À tout cela s’ajoutent des programmes de financement pour les banques et sociétés de crédit foncier (TFSME) et pour les entreprises (CCFF), ainsi qu’un programme d’apport de liquidités aux acteurs du marché (CTRF) (cf. table 3). Enfin, la Banque a passé des accords de swaps avec la Réserve fédérale américaine et étendu l’utilisation de la « Ways and Means facility », qui permet au gouvernement de se financer à court terme directement auprès de celle-ci.
Néanmoins, si ses programmes de refinancement des banques et des entreprises (TFSME et CCFF) dureront encore quelques mois, la Banque commence à retirer son soutien sur d’autres segments. Ainsi, son programme d’apport de liquidités (CTRF) a été arrêté le 26 juin et les opérations de provisions de liquidités en dollars ne se tiennent plus que trois fois par semaine depuis juillet, alors qu’elles étaient quotidiennes précédemment.
Une lente reconstruction en perspective
Résultat d’un confinement prolongé, l’économie du Royaume-Uni a beaucoup souffert, comme en attestent les chiffres de l’ONS, le Bureau de la statistique nationale. Après une baisse de près de 6% en mars, le PIB a chuté de plus de 20% en avril – le premier mois complet de confinement. C’est sa plus grosse baisse mensuelle depuis le début de la série en 1997 (cf. graphique 2). Il est vrai que les chiffres des prochains mois donneront sûrement des signes d’amélioration, du fait de la réouverture de l’économie et des différents programmes de soutien fiscal et monétaire.
Cependant, il faudra probablement beaucoup de temps à l’économie britannique pour revenir à son niveau d’avant la crise, et les difficultés économiques ne s’arrêteront pas avec le retour de la croissance. Les programmes de chômage partiel et d’aide aux autoentrepreneurs – qui bénéficient à plus de 12 millions de Britanniques – ont permis de stabiliser le taux de chômage à 3,9% entre février et avril. Néanmoins, cela s'explique aussi par une chute de la population active. De surcroît, plus de 600 000 salariés ont perdu leur emploi durant le confinement. Du fait de l’ampleur de la crise économique et de la fin prochaine des programmes gouvernementaux, une forte hausse du chômage semble inévitable. L’OBR, le Bureau pour la responsabilité du budget, prévoit une flambée du taux chômage à 10% au deuxième trimestre 2020[1].

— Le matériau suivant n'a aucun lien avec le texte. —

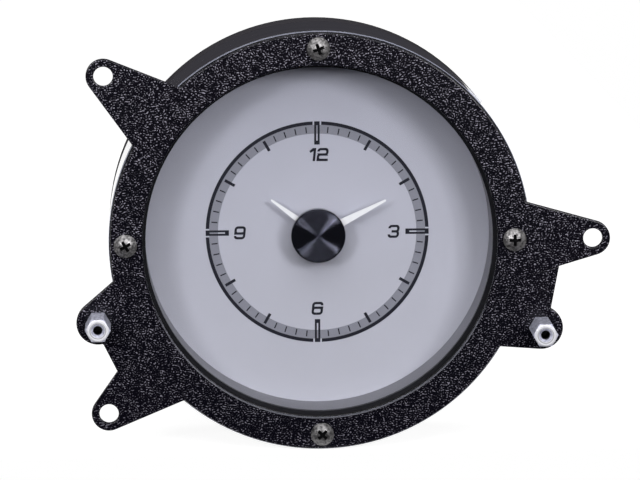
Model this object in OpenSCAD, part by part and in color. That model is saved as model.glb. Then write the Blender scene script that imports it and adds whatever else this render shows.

Deux risques majeurs à l’horizon
L’ampleur du rebond est d’autant plus incertaine que deux menaces planent sur l’économie britannique. La première est le risque d’une réimposition de mesures de restriction dans le scénario d’une seconde vague du virus – un scénario dont les plus éminents ordres professionnels de santé ont rappelé la possibilité récemment[2]. Selon l’OCDE[3], cela entraînerait une chute du PIB de l’ordre de 14% en 2020 – contre 11,5% en l’absence de seconde vague.
La seconde menace est le risque de l’échec des négociations entre le Royaume-Uni et l’Union européenne sur un traité de libre-échange. Ce risque est d’autant plus grand que le Royaume-Uni a officiellement rejeté la possibilité de prolonger la période de transition actuelle après la fin de l’année (cf. encadré 5).